> **REQUIRED WORK**
Find each line with the word "imported" and state how many there are, nothing more.

> **INFORMATION SUPPLIED**
---

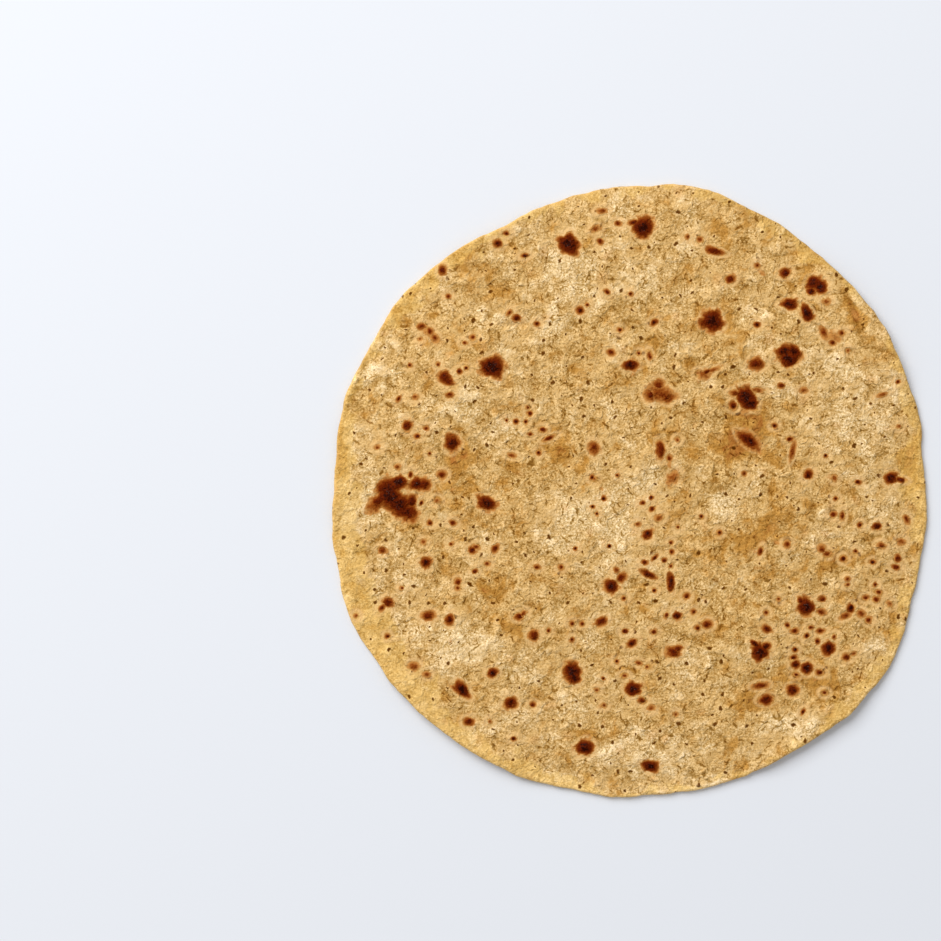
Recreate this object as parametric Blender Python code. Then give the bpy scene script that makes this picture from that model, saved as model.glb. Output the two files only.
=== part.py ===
"""Chapati flatbread: one thin, uneven disc of baked dough, lying on its underside.

Metres, +Z up. The origin is the middle of the outline's box, on the surface that the bread lies on.
The bread is soft, so its underside is flat wherever it touches that surface, and lifts off it only
where the rim curls and where steam has left a shallow tent.
"""

import math

import bmesh
import bpy
import numpy as np

MM = 0.001

# Overall size of the rolled and baked disc.
MEAN_RADIUS = 90.0 * MM
THICKNESS = 2.4 * MM
RIM_THICKNESS = 1.7 * MM
RIM_TAPER = 14.0 * MM  # how far in from the rim the bread reaches its full thickness
RIM_ROUNDING = 0.7 * MM
CRUMB_SWELL = 0.22 * MM  # how far the thickness wanders either way
CRUMB_WAVES = ((95.0, 1.3), (80.0, 0.4))  # across and up: turn for each metre, and phase, in radians

# Hand rolling leaves the outline out of round: (direction in degrees, bulge in mm, half-width in degrees).
OUTLINE_LOBES = (
    (5.0, -2.2, 13.0),
    (24.0, -0.7, 9.0),
    (77.0, 3.1, 17.0),
    (117.0, -1.9, 11.0),
    (150.0, -0.8, 9.0),
    (177.0, -1.8, 12.0),
    (207.0, 1.0, 15.0),
    (292.0, 0.4, 12.0),
    (322.0, 2.6, 13.0),
    (346.0, -1.3, 9.0),
)
# The torn, floury edge of the dough: (waves round the rim, height in mm, phase in degrees).
OUTLINE_RIPPLES = ((17, 0.18, 205.0), (23, 0.15, 95.0), (37, 0.10, 310.0))

# Where the rim curls up off the table:
# (direction in degrees, height in mm, half-width in degrees, reach in mm).
RIM_CURLS = (
    (36.0, 2.6, 17.0, 26.0),
    (118.0, 1.6, 13.0, 20.0),
    (176.0, 1.3, 15.0, 18.0),
    (232.0, 2.1, 20.0, 24.0),
    (309.0, 1.7, 16.0, 22.0),
)
CURL_GAIN = 1.6  # a curl's bell is stretched by this,
CURL_FOOT = 0.3  # and lowered by this, so that it ends in a clear foot and a flat top
# Shallow hollows under the bread: (across in mm, up in mm, height in mm, radius in mm).
STEAM_TENTS = (
    (-50.0, 34.0, 0.9, 22.0),
    (44.0, 40.0, 0.8, 20.0),
    (38.0, -44.0, 1.0, 21.0),
    (-36.0, -46.0, 0.7, 19.0),
)

# Low blisters on the upper face, scattered by a seed so that they are the same each time.
BLISTER_SEED = 11
BLISTER_COUNT = 26
BLISTER_RADIUS = (6.0 * MM, 12.0 * MM)
BLISTER_HEIGHT = (0.15 * MM, 0.55 * MM)
BLISTER_SPREAD = 0.84  # of the mean radius

GRID_CELLS = 42  # across each face of the disc
RIM_STEPS = 2  # facets in the rounding of each edge of the rim

DOUGH_COLOUR = (0.62, 0.43, 0.20, 1.0)
DOUGH_ROUGHNESS = 0.75


def turn_between(angle, direction):
    """The signed angle from a direction in degrees to an angle in radians, taken the short way round."""
    return np.mod(angle - math.radians(direction) + math.pi, 2 * math.pi) - math.pi


def rim_radius(angle):
    """Distance from the middle to the outline: a circle, a soft bump for each lobe, and fine ripples."""
    radius = np.full_like(angle, MEAN_RADIUS)
    for direction, bulge, half_width in OUTLINE_LOBES:
        share = turn_between(angle, direction) / math.radians(half_width)
        radius += bulge * MM * np.exp(-(share**2))
    for waves, height, phase in OUTLINE_RIPPLES:
        radius += height * MM * np.sin(waves * angle + math.radians(phase))
    return radius


def disc_points(cells):
    """Unit-disc angle and radius share of each point of a square grid, by the concentric map.

    Each square ring of the grid becomes a round ring, and a point keeps its share of the way along
    its side.
    """
    line = np.linspace(-1.0, 1.0, cells + 1)
    across, up = np.meshgrid(line, line)
    sideways = np.abs(across) > np.abs(up)
    far = np.where(sideways, across, up)
    near = np.where(sideways, up, across)
    slant = near / np.where(far == 0, 1.0, far) * math.pi / 4
    angle = np.where(sideways, slant, math.pi / 2 - slant) + np.where(far < 0, math.pi, 0.0)
    return angle, np.abs(far)


def smooth_step(value):
    """0 below 0, 1 above 1, and a smooth S between."""
    held = np.clip(value, 0.0, 1.0)
    return held * held * (3.0 - 2.0 * held)


def underside_height(x, y, angle, inset):
    """Height of the underside: 0 where the bread lies flat, more under curls and tents."""
    height = np.zeros_like(x)
    for direction, rise, half_width, reach in RIM_CURLS:
        share = turn_between(angle, direction) / math.radians(half_width)
        near_rim = np.clip(1.0 - inset / (reach * MM), 0.0, 1.0)
        bell = np.exp(-(share**2))
        height += rise * MM * smooth_step(CURL_GAIN * bell - CURL_FOOT) * near_rim**2
    for across, up, rise, radius in STEAM_TENTS:
        share = np.hypot(x - across * MM, y - up * MM) / (radius * MM)
        height += rise * MM * np.clip(1.0 - share**2, 0.0, 1.0) ** 2
    return height


def blisters():
    """Middle, radius and height of each blister on the upper face."""
    draw = np.random.default_rng(BLISTER_SEED)
    angle = draw.uniform(0, 2 * math.pi, BLISTER_COUNT)
    distance = BLISTER_SPREAD * MEAN_RADIUS * np.sqrt(draw.uniform(0, 1, BLISTER_COUNT))
    radius = draw.uniform(*BLISTER_RADIUS, BLISTER_COUNT)
    height = draw.uniform(*BLISTER_HEIGHT, BLISTER_COUNT)
    return zip(distance * np.cos(angle), distance * np.sin(angle), radius, height)


def bread_thickness(x, y, inset):
    """Thickness of the bread: thinner at the rim, wandering a little, with a low dome at each blister."""
    full = smooth_step(inset / RIM_TAPER)
    thickness = RIM_THICKNESS + (THICKNESS - RIM_THICKNESS) * full
    (turn_x, phase_x), (turn_y, phase_y) = CRUMB_WAVES
    thickness += CRUMB_SWELL * full * np.sin(turn_x * x + phase_x) * np.sin(turn_y * y + phase_y)
    for across, up, radius, height in blisters():
        share = np.hypot(x - across, y - up) / radius
        thickness += height * full * np.clip(1.0 - share**2, 0.0, 1.0) ** 2
    return thickness


def add_face_sheet(mesh, upper):
    """Adds one face of the bread as a grid warped onto the outline, and returns its rim edges."""
    made = bmesh.ops.create_grid(mesh, x_segments=GRID_CELLS, y_segments=GRID_CELLS, size=1.0)
    verts = sorted(made["verts"], key=lambda v: (round(v.co.y, 6), round(v.co.x, 6)))
    angle, share = (a.ravel() for a in disc_points(GRID_CELLS))
    distance = share * rim_radius(angle)
    x, y = distance * np.cos(angle), distance * np.sin(angle)
    inset = rim_radius(angle) - distance
    z = underside_height(x, y, angle, inset)
    if upper:
        z = z + bread_thickness(x, y, inset)
    for vert, place in zip(verts, zip(x, y, z)):
        vert.co = place
    faces = {face for vert in verts for face in vert.link_faces}
    if not upper:
        bmesh.ops.reverse_faces(mesh, faces=list(faces))
    return [edge for face in faces for edge in face.edges if edge.is_boundary]


def bread_mesh():
    """The closed disc: two sheets bridged round the rim, with both edges of the rim rounded."""
    mesh = bmesh.new()
    upper_rim = add_face_sheet(mesh, upper=True)
    lower_rim = add_face_sheet(mesh, upper=False)
    bmesh.ops.bridge_loops(mesh, edges=upper_rim + lower_rim)
    bmesh.ops.bevel(
        mesh,
        geom=upper_rim + lower_rim,
        offset=RIM_ROUNDING,
        offset_type="OFFSET",
        segments=RIM_STEPS,
        profile=0.5,
        affect="EDGES",
    )
    bmesh.ops.recalc_face_normals(mesh, faces=mesh.faces)
    return mesh


def centre_on_origin(mesh):
    """Moves the middle of the outline's box to the origin, leaving the height alone."""
    places = np.array([vert.co for vert in mesh.verts])
    middle = (places.min(axis=0) + places.max(axis=0)) / 2
    bmesh.ops.translate(mesh, verts=mesh.verts, vec=(-middle[0], -middle[1], 0.0))


def dough_material():
    material = bpy.data.materials.new("baked_dough")
    material.use_nodes = True
    shader = material.node_tree.nodes["Principled BSDF"]
    shader.inputs["Base Color"].default_value = DOUGH_COLOUR
    shader.inputs["Roughness"].default_value = DOUGH_ROUGHNESS
    shader.inputs["Metallic"].default_value = 0.0
    return material


def make_chapati():
    mesh = bread_mesh()
    centre_on_origin(mesh)
    data = bpy.data.meshes.new("chapati")
    mesh.to_mesh(data)
    mesh.free()
    data.shade_smooth()
    data.materials.append(dough_material())
    bread = bpy.data.objects.new("chapati", data)
    bpy.context.scene.collection.objects.link(bread)
    return bread


def main():
    for old in list(bpy.data.objects):
        bpy.data.objects.remove(old)
    make_chapati()


main()
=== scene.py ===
"""Chapati flatbread: the baked crust of one hand-rolled bread, on a plain pale floor.

The bread is one closed mesh. Its shape is worked out from a few named sizes and listed marks, and its
crust is drawn by node groups that both faces share, each with its own values.
Lengths in the lists of marks are in millimetres from the pole of the outline, +X across and +Y up the bread.
"""

import math

import bpy
import numpy as np
from bpy.props import FloatProperty, FloatVectorProperty, PointerProperty
from bpy.types import Operator, Panel, PropertyGroup
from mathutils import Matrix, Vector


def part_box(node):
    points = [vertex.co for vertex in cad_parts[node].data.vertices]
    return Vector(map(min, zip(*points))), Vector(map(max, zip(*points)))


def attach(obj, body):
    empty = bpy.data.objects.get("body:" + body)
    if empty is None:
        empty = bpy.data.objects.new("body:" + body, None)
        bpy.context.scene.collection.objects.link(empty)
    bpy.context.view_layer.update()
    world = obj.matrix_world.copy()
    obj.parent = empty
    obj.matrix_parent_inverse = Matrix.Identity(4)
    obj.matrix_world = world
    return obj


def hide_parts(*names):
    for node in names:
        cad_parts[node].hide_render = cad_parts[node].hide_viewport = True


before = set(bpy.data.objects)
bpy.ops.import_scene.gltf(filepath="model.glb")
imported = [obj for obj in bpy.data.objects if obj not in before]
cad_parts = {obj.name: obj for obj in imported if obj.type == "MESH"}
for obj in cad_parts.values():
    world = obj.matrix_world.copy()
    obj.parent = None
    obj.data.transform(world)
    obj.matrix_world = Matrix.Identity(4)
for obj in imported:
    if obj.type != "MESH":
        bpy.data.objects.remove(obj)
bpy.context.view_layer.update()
BREAD_LOW, BREAD_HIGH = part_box("chapati")

bl_info = {
    "name": "Chapati Flatbread",
    "version": (1, 0, 0),
    "blender": (4, 5, 0),
    "location": "View3D > Sidebar > Chapati",
    "description": "Builds a griddle-baked chapati with its burn spots, blisters and floury crust",
    "category": "Add Mesh",
}

MM = 0.001

# ---- The shape of the dough: the sizes that the solid bread was made from ----

MEAN_RADIUS = 90.0 * MM
RIM_TAPER = 14.0 * MM  # how far in from the rim the bread reaches its full thickness
CRUMB_SWELL = 0.22 * MM  # how far the thickness wanders either way
CRUMB_WAVES = ((95.0, 1.3), (80.0, 0.4))  # across and up: turn for each metre, and phase, in radians

# Bulges of the outline: (direction in degrees, bulge, half-width in degrees).
OUTLINE_LOBES = (
    (5, -2.2, 13), (24, -0.7, 9), (77, 3.1, 17), (117, -1.9, 11), (150, -0.8, 9), (177, -1.8, 12),
    (207, 1, 15), (292, 0.4, 12), (322, 2.6, 13), (346, -1.3, 9),
)
# Ripples of the floury edge: (waves round the rim, height, phase in degrees).
OUTLINE_RIPPLES = ((17, 0.18, 205.0), (23, 0.15, 95.0), (37, 0.10, 310.0))

# Where the rim curls up: (direction in degrees, height, half-width in degrees, reach).
RIM_CURLS = (
    (36, 2.6, 17, 26), (118, 1.6, 13, 20), (176, 1.3, 15, 18), (232, 2.1, 20, 24), (309, 1.7, 16, 22),
)
CURL_GAIN = 1.6  # a curl's bell is stretched by this,
CURL_FOOT = 0.3  # and lowered by this, so that it ends in a clear foot and a flat top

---

> **OUTPUT FOR THIS TASK**
3